Overall, things have been ok. I have fleeting moments of being tired of the routine. Every day doing the same things. Wishing I didn’t have to work so much. Feeling a little sorry for myself if the truth be told. Then some life event happens and I get a splash of cold water in my face. I remember how terribly lucky I am to be where I am at.

Last night, I found out that a family I love very, very much had their house broken into. Trashed just about everything. I was amazed and humbled at how they were dealing with it. Upset, but grateful they weren’t hurt. Upset, but knowing that material things can be replaced.

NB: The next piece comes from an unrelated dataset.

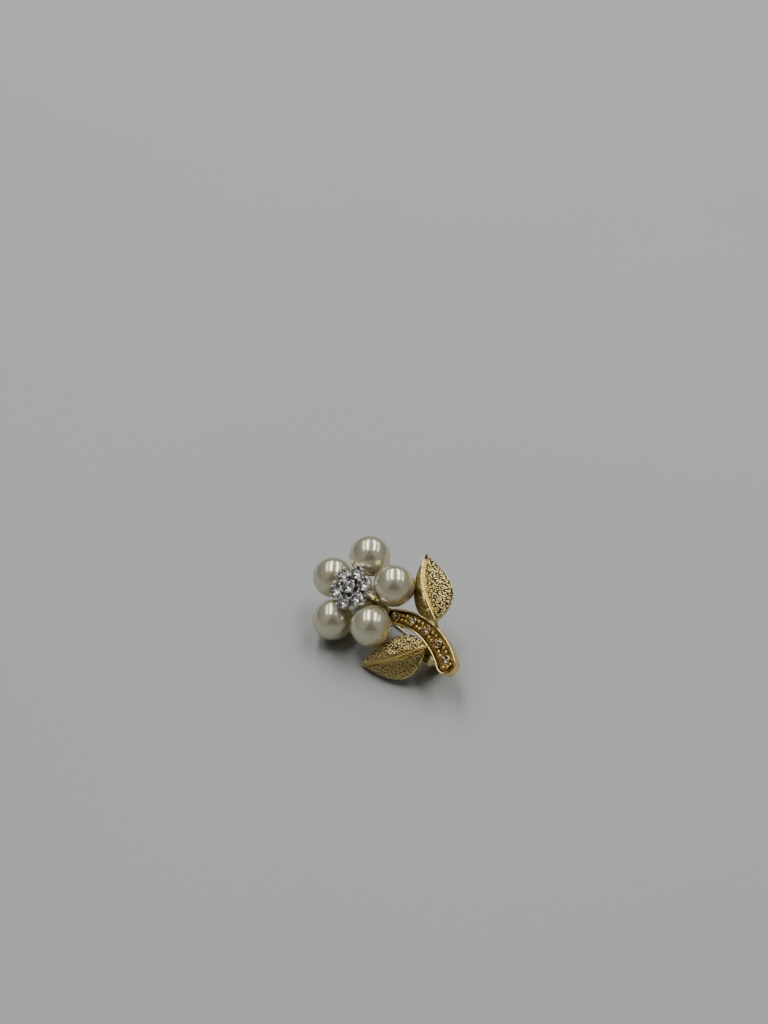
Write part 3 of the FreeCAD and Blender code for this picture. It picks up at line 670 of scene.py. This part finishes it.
PAINTED_SHADE_CHANNEL_FINISH = painted_shade_channel_finish()
channel = stem_surface()
INNER_EDGE = 9  # the row where the rail turns down into the channel
stem_patches = [
    surface(channel[: INNER_EDGE + 1], wrap_cols=True),
    # the inner wall and floor take the gold with painted shade
    surface(channel[INNER_EDGE:], wrap_cols=True, finish=1),
]
stem_patches += [round_grain(place) for place in grain_places()]
for angle in SEAT_ANGLES:
    seat = tube_ring(
        SEAT_INNER, SEAT_OUTER, FLOOR_LEVEL - 0.05, STEM_STONE_LEVEL + SEAT_LIP, 30
    )
    seat = clear_of_pearls(seat + stem_point(angle), 4)
    stem_patches.append(surface(seat, wrap_rows=True, wrap_cols=True))
make_piece(
    "stem_channel",
    stem_patches,
    [POLISHED_GOLD, PAINTED_SHADE_CHANNEL_FINISH],
    replaces=["stem"],
    sharp=40.0,
)

# ---------------------------------------------------------------------------------------------
# The stem's stones: five smaller brilliants of the same glass, backed with gold foil, one to each
# seat. The first lies in the shade of two pearls, nearest the flower.

GOLD_FOIL = stone_backing("gold_foil", (0.50, 0.38, 0.22), (0.86, 0.74, 0.56))
for number, angle in enumerate(SEAT_ANGLES[::-1], start=1):
    make_piece(
        f"stem_brilliant_{number}",
        stone_patches(stem_point(angle, 0.0, STEM_STONE_LEVEL), STEM_STONE_RADIUS, 23.0 * number),
        [CUT_GLASS, GOLD_FOIL],
        replaces=[f"stem_stone_{number}"],
        sharp=0.0,
    )

# ---------------------------------------------------------------------------------------------
# The leaves: two cast blades, arched across and along, hollow behind. Their faces are chased with
# grains, coarser on one half than on the other, with painted shade darkening the hollows between
# the grains, and a bright ridged midrib runs on to the stem.

LEAF_LENGTH, LEAF_HALF_WIDTH, LEAF_WALL = 14.0, 4.1, 0.75
LEAF_CROSS_RADIUS, LEAF_LONG_RADIUS, LEAF_LEVEL = 6.0, 24.0, -1.44
LEAF_ROWS, LEAF_COLS, BACK_COLS = 250, 200, 30
LEAF_CREST = 0.45 * LEAF_LENGTH
RISE_POWER, FALL_POWER = 0.735, 1.2
WIDEST = RISE_POWER / (RISE_POWER + FALL_POWER)
RIB_END, RIB_HALF_WIDTH, RIB_RISE = 0.93, 0.30, 0.46
COARSE_PITCH, COARSE_RISE = 0.40, 0.17
FINE_PITCH, FINE_RISE = 0.28, 0.10
GROOVE_DEPTH, EDGE_DROP, NOTCH_PITCH = 0.20, 0.14, 0.85
SWELL_PITCH, SWELL_RISE = 2.6, 0.05


def leaf_outline(share):
    """Half width over its most: a power of the share from the base, times one of the share left."""
    most = WIDEST**RISE_POWER * (1 - WIDEST) ** FALL_POWER
    return share**RISE_POWER * (1 - share) ** FALL_POWER / most


def leaf_arch(x, y, lift):
    """Level of a barrel about the leaf's length, sagging towards both ends."""
    sag = (x - LEAF_CREST) ** 2 / (2 * LEAF_LONG_RADIUS)
    radius = LEAF_CROSS_RADIUS + lift - sag
    return np.sqrt(np.clip(radius**2 - y**2, 0.01, None)) - LEAF_CROSS_RADIUS


def scattered_cells(x, y, pitch, seed):
    """Distance to the nearest of points strewn one to a cell of a square net, in cells."""
    strewn = 0.12 + 0.76 * np.random.default_rng(seed).random((64, 64, 2))
    col, row = np.floor(x / pitch).astype(int), np.floor(y / pitch).astype(int)
    nearest = np.full(np.broadcast(x, y).shape, 9.0)
    for across in (-1, 0, 1):
        for up in (-1, 0, 1):
            spot = strewn[(col + across) % 64, (row + up) % 64]
            away_x = col + across + spot[..., 0] - x / pitch
            away_y = row + up + spot[..., 1] - y / pitch
            nearest = np.minimum(nearest, np.hypot(away_x, away_y))
    return nearest


def smooth_step(value, low, high):
    """0 below low, 1 above high, and a smooth rise between them."""
    share = np.clip((value - low) / (high - low), 0, 1)
    return share * share * (3 - 2 * share)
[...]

What’s awful is the things that can’t be replaced. You put all your important papers- from your entire life- in a firebox because you are so responsible and organized. Who would even think that someone might take it someday? Papers and memories that can’t be duplicated.

They haven’t left my mind. I keep picturing them trying to clean everything up. Closets ripped apart. Beds torn apart. Each room violated. I don’t want to go on and on becaue they will probably read this and I don’t want them to feel even worse (if that’s even possible). But just take a moment today and imagine what that would feel like.

And say some prayers for them. Trying to make a list of everything you think has been stolen for the police and the insurance is probably maddening. And you know that for months they will be discovering more things that are missing.

So today I am grateful for my boring routine. I will be praying for them that someday soon they will regain some feeling again of routine and normal. Prayers to them for peace, safety, healing. Join me in those prayers if you can.